The opinion of the court states that “limitation of an employer’s liability to the permanent partial rate is inconsistent with the general statutory scheme concerning payment of benefits where Second Injury Fund liability is involved.” I disagree.
The limitation of an employer’s liability to the permanent partial rate is in keeping with the general statutory scheme and more specifically with the particular statute in question. The statute involved specifically limits the employer’s liability and in the same breath protects the employee through the Second Injury Fund.
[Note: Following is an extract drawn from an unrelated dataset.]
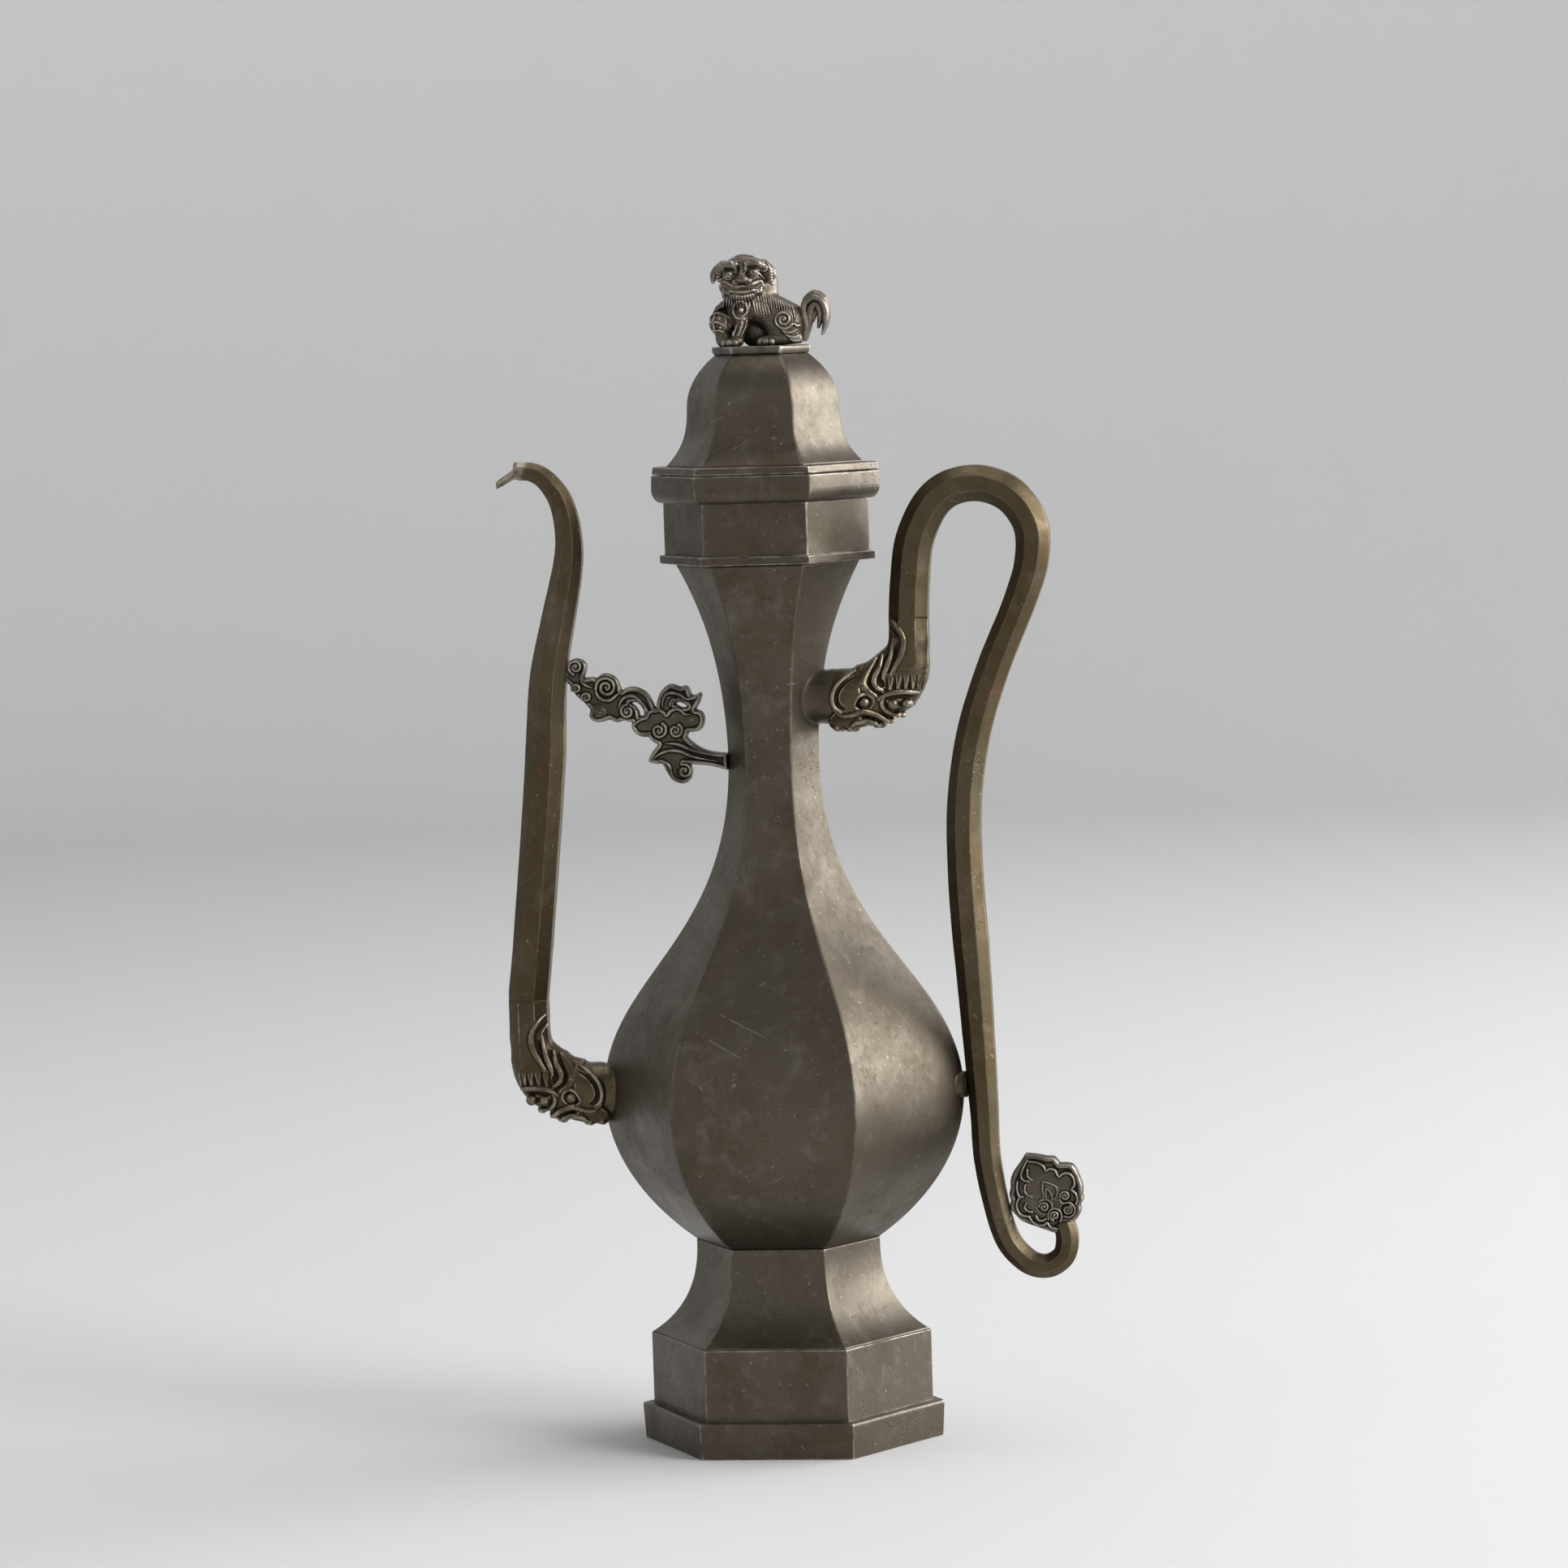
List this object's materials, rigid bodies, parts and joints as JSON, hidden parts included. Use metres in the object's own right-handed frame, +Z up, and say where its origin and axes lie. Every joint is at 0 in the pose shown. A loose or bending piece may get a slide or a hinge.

In interpreting statutes we are to give words their plain and ordinary meaning, and the decision reached by the court is a departure from the unambiguous language of Ark. Code Ann. § 11-9-525. The court’s decision imposes liability upon the employer that the Arkansas General Assembly did not intend an employer of a previously injured worker to bear by requiring that employer, who is only responsible for paying the permanent partial disability benefits attributable to the worker’s injury while in its service, to pay for permanent total disability. This result will neither protect injured workers from being denied employment by willing employers, nor will it insure those employers that their commendable efforts to provide work for previously-injured workers will not be penalized in the event of a subsequent injury. The language of the statute explicitly states that the Second Injury Fund is established to liinsure that an employer employing a handicapped worker will not, in the event the worker suffers an injury on the job, be held liable for a greater disability or impairment than actually occurred while the worker was in his employment . . . .”
Contrary to the suggestion by those who voted to affirm the Commission, the crucial concern of the legislation is to protect injured workers and their employers from economic hardship through job discrimination and increased exposure to the financial consequences of subsequent injuries, respectively. If the solvency of the Second Injury Fund is to become the paramount aim to be served by this legislation, one would think that the General Assembly is both able and willing to say so, and to do it in vastly different language from that found in the statute before us. This court should decline the invitation to reach a result different from that dictated by the plain language of the statute which places concern for injured workers and the businesses that employ them above concerns about the solvency of a Fund created to protect those very persons.
I have also re-examined the statute and the cases cited by the concurring opinion. I do not find that the cases cited by that opinion establish a public policy to protect the Second Injury Fund at the expense of the injured worker.
Robbins and Pittman, JJ., join in this opinion.